Member-only story
Python — Analyze Your Own Netflix Data
Build Your Own Dataset Using Netflix Data & Python Pandas

Are you looking for datasets to start a new data science project? While it's not always easy to find relevant data, why not start with your own? Welcome to Python Data Science December #1.
Netflix lets you download your complete watching history and you can build cool data science projects on top of it. I’ll guide you through
- getting the raw data from Netflix
- cleaning & transforming the data
- visualizing the data.
We will make use of Python Pandas and Matplotlib. At the end of this story, you will have finished a simple but full-blown data science project that you can add to your portfolio.

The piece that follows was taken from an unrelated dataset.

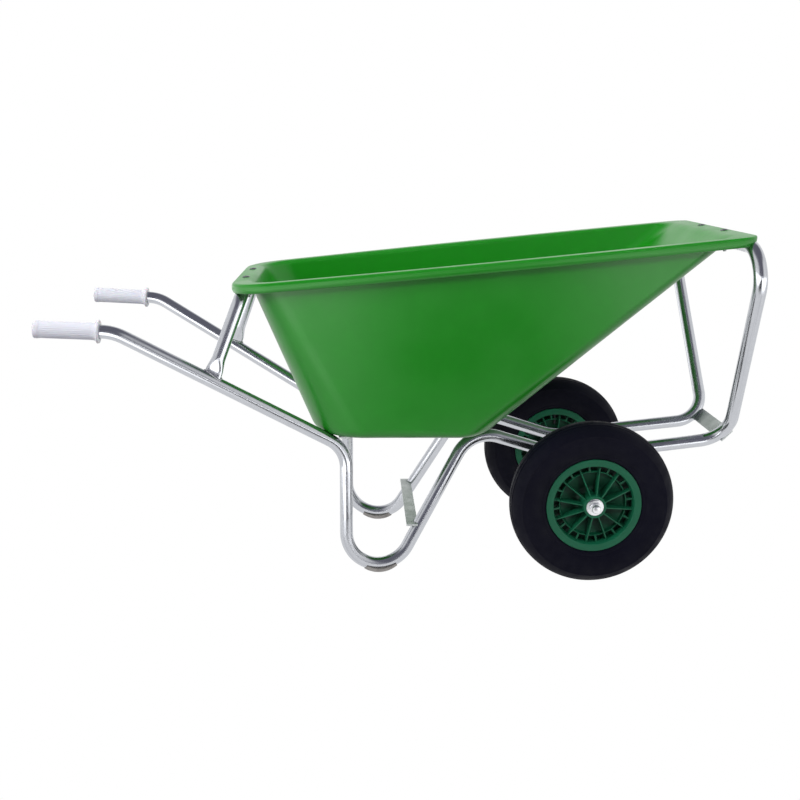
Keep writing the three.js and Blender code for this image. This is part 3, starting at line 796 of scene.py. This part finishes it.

If you do not use Netflix, I will share my sampled & anonymized watching history with you. You can find it at the end of the story, in the chapter Summary & Resources.
📓 Getting The Raw Data
Netflix allows you to request your own data for download.
- Navigate to Netflix’s get my info page & request your data
- After sending the request, you get an email that you need to confirm
- After a while, you get another mail and the download is ready (for me it took not more than 1 day)
- You will get a .zip file with the following folder structure
- Unzip it and navigate to CONTENT_INTERACTION to open the file ViewingActivity.csv which contains the full list of your viewing history.
Alright, time to get our hands dirty.
🔍 Examine the data
I am using Python Jupyter notebook to examine the data, but you can also just take a regular Python script. To get a first impression of the data, let’s install & import Pandas and read the file into a Pandas DataFrame.
import pandas as pd
df = pd.read_csv('ViewingActivity.csv')
First, let us understand how many rows & columns we have using…
df.shape #returns the number of rows and columns
> (9273, 10)